Start of Records to process

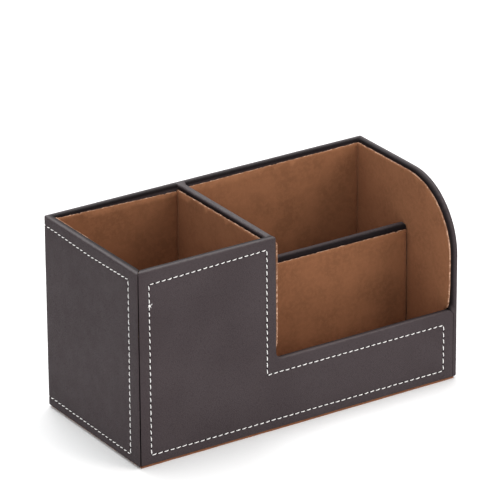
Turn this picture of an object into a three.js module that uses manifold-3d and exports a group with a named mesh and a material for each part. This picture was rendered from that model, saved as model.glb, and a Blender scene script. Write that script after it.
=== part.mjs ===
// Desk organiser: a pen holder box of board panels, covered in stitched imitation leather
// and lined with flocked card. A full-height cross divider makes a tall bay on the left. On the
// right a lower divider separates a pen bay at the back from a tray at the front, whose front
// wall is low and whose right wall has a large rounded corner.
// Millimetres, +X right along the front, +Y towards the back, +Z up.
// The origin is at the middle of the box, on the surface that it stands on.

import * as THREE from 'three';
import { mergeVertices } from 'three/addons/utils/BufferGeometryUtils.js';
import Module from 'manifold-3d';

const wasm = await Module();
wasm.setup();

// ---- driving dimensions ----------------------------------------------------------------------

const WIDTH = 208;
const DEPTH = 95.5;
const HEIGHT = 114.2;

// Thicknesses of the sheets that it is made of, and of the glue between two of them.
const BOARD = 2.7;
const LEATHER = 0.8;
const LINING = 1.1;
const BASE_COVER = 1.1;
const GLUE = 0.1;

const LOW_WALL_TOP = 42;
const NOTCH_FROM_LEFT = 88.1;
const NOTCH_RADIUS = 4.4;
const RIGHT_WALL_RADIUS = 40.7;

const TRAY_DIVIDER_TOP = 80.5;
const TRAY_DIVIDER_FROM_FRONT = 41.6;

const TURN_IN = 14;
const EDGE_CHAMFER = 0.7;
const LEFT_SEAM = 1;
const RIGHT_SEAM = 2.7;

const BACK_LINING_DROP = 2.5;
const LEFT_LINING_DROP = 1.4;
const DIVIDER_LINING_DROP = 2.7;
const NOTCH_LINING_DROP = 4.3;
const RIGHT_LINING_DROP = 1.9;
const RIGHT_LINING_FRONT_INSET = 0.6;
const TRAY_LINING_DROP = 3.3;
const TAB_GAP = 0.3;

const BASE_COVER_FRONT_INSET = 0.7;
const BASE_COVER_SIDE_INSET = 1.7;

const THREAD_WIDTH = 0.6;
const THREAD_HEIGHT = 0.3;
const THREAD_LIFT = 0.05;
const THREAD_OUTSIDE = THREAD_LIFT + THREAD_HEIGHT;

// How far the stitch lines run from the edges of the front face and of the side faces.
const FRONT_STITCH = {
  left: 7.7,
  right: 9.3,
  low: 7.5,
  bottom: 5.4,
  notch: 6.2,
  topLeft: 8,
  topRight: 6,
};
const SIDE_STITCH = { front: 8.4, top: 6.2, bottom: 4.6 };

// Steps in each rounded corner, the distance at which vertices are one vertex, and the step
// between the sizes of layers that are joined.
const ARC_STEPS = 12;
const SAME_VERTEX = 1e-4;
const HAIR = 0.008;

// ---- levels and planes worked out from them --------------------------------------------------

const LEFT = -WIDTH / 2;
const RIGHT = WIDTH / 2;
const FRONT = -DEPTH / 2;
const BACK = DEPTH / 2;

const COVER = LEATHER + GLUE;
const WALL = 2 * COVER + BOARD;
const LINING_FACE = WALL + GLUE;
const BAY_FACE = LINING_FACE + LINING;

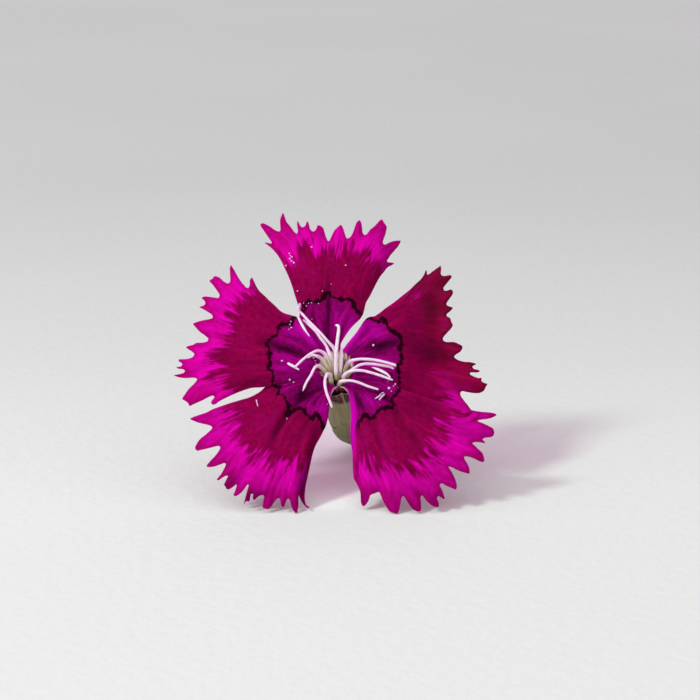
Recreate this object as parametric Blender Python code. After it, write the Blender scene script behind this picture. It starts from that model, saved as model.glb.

End of Records to process

Work to complete:
Return nothing but the lines from the start of the listing above through the line containing "import Module from 'manifold-3d';", exactly as given.

The solution:
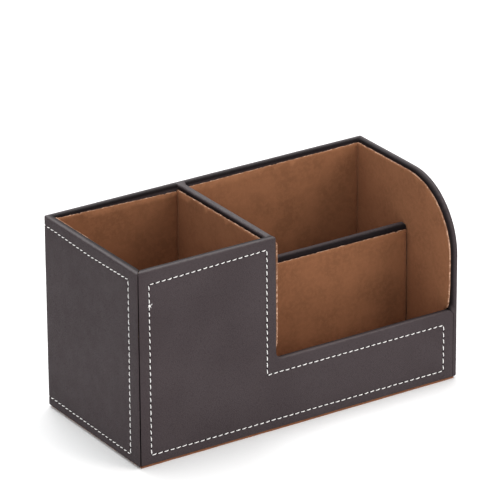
Turn this picture of an object into a three.js module that uses manifold-3d and exports a group with a named mesh and a material for each part. This picture was rendered from that model, saved as model.glb, and a Blender scene script. Write that script after it.
=== part.mjs ===
// Desk organiser: a pen holder box of board panels, covered in stitched imitation leather
// and lined with flocked card. A full-height cross divider makes a tall bay on the left. On the
// right a lower divider separates a pen bay at the back from a tray at the front, whose front
// wall is low and whose right wall has a large rounded corner.
// Millimetres, +X right along the front, +Y towards the back, +Z up.
// The origin is at the middle of the box, on the surface that it stands on.

import * as THREE from 'three';
import { mergeVertices } from 'three/addons/utils/BufferGeometryUtils.js';
import Module from 'manifold-3d';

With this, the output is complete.